4. The switch assembly of claim 1 wherein said housing includes three separate recesses, said recesses comprising generally parallel recesses aligned axially with the corepiece actuator axis, the center recess adapted to receive the corepiece actuator, and each of said side recesses adapted to receive contacts and contact blades; said assembly including a contact blade actuator projecting laterally into each side recess from the corepiece actuator.

5. The assembly of claim 1 wherein said housing is formed from a molded insulating block having parallel recesses defined in opposite sides of the block, said recesses connected by a passage through a wall between the recesses.

6. The assembly of claim 5 including cover plates for the opposite sides of the block to retain the components within the recesses and insulate the components.

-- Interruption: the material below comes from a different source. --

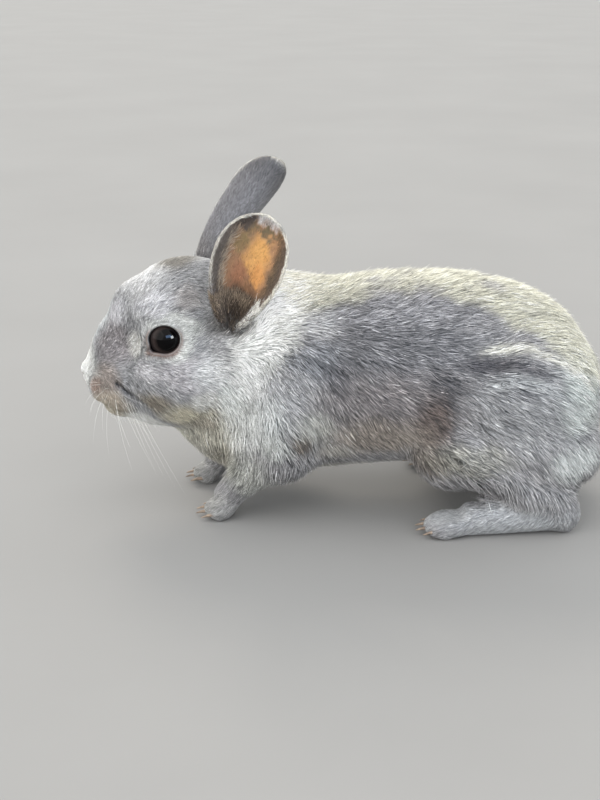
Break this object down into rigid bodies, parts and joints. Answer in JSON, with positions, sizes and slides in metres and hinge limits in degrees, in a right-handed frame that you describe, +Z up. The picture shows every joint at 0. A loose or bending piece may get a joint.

7. In a bistable position switch of the type including a coil, a corepiece movable with respect to the coil and responsive to current passing through the coil, corepiece holding and release mechanism for effectively maintaining the corepiece in a first coil actuated position upon termination of current through the coil and in a second release position upon subsequent actuation of the corepiece by the coil followed by release thereof, said mechanism of the type including:

(a) a cantilever member projecting from the corepiece, said member being flexible in a plane generally transverse to the direction of corepiece movement;

(b) a cam guide member fixed with respect to the cantilever member, said cam guide member being cooperative with the cantilever member and including a

(i) first track for guiding the cantilever member to a notch holding position, and

(ii) a second track for guiding the cantilever member from the notch holding position to a release position; the improvement comprising, in combination:

a rigid cantilever member pivotally attached at one end to the corepiece at a point on the axis of translation of the corepiece and biasing means affixed to the arm to bias the arm toward a parallel position with the axis, and arm including a follower pin for cooperation with the cam guide member.